Holiday Entertaining Dos and Don’ts

Any veteran of the holiday season knows only too well the importance of being prepared for the multitude of holiday parties and celebrations that can either lift our spirits or send us into hair-pulling fits of stress. In order to avoid the latter, we’ve compiled an indispensable guide to the impending festivities to ensure a smooth, stress-free, enjoyable holiday season. From party decorations to holiday attire, each individual host and guest is sure to glean a nugget of holiday wisdom from the list below. Pay close attention to the following holiday party Dos and Don’ts to avoid common hosting mistakes and party-going snafus.

Guests:

Do bring a gift—alcohol, mixers and specialty food items are all good choices. Note: wine comes in a bottle, not a box. Bonus points if you show up with a cask.
Don’t bring your dog or your children (unless you’re invited to do so). Or, for that matter the gift the hostess brought to your last party.

Do compliment the hosts on their nice decorations.
Don’t consider the decorations party favors and take them home.

Do clean up any spills.
Don’t cover it up and blame the host’s kids. (Unless you have a good alibi and no other suitable scapegoats are available. In that case, all systems go.)

Do take part in party games. “Charades” and “Apples to Apples” are fine choices.
Don’t suggest “Spin the Bottle” or “Truth or Dare.”

Do engage in polite conversation. Possible topics include plans for the holiday break, the pleasant aroma of the mulled wine, or a lighthearted debate over whether or not it will snow on Christmas.
Don’t go anywhere near the 2012 election, the bailout, Roe v Wade, Casey Anthony’s innocence, the recent Twitter fight between Lindsay Lohan and Britney Spears, season 3 of Jersey Shore or Sarah Palin’s bangs. Failure to do so could result in mass holiday party destruction.

Do elegantly sip holiday flavored beer, wine or egg nog.
Don’t down a combined gallon of all three and proceed to politely slur about the chance of snow on your birthday, profess your undying love for the hostess in front of her husband and get in a fight with their son about whether or not Captain Crunch should be all Crunchberries instead of mixed with regular cereal.

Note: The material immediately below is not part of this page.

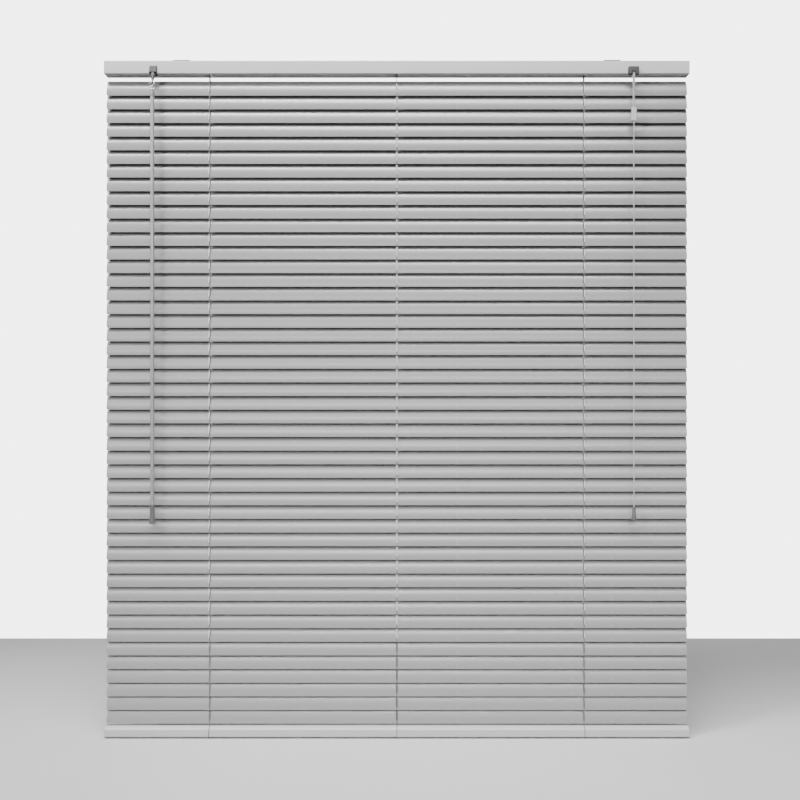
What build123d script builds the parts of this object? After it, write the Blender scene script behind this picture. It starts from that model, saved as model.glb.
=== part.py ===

Do RSVP to th party invitation. An email or a call only take a couple of minutes.
Don’t just show up with a “few” friends, their significant others, and friends of their friends in tote.

Do offer to help your host clean up—who wants to be stuck with a pile of dirty dishes?
Don’t wait until the food is served, then say you have to leave because you’ll be late for your other party.

Hosts:

Do wait to dress the salad until just before serving.
Don’t take the same approach to apparel—you should be ready when guests begin arriving.

Do plan on attire that is both tasteful and reflective of your genuine holiday cheer.
Don’t go overboard on the holiday cheer. Steer clear of dresses with large bows, heels over four inches, earrings shaped like miniature menorahs, holiday sweaters featuring Christmas trees complete with detachable ornaments, reindeers, or bells, matching holiday sweaters amongst family members, holiday sweaters fitted for the dog…In fact, scratch holiday sweaters all together unless you’re over 75.

Do consider the diet restrictions of the host and guests (ask about allergies and vegetarians).
Don’t serve deep-fried butter unless there is a doctor on hand.

Do put out a welcome mat for guests to wipe their feet.
Don’t insist that everyone take their shoes off (unless you give enough advance notice for everyone to book pedicures).

Do give clear directions to your place, with instructions on where guests should park.
Don’t offer up neighbors’ driveways.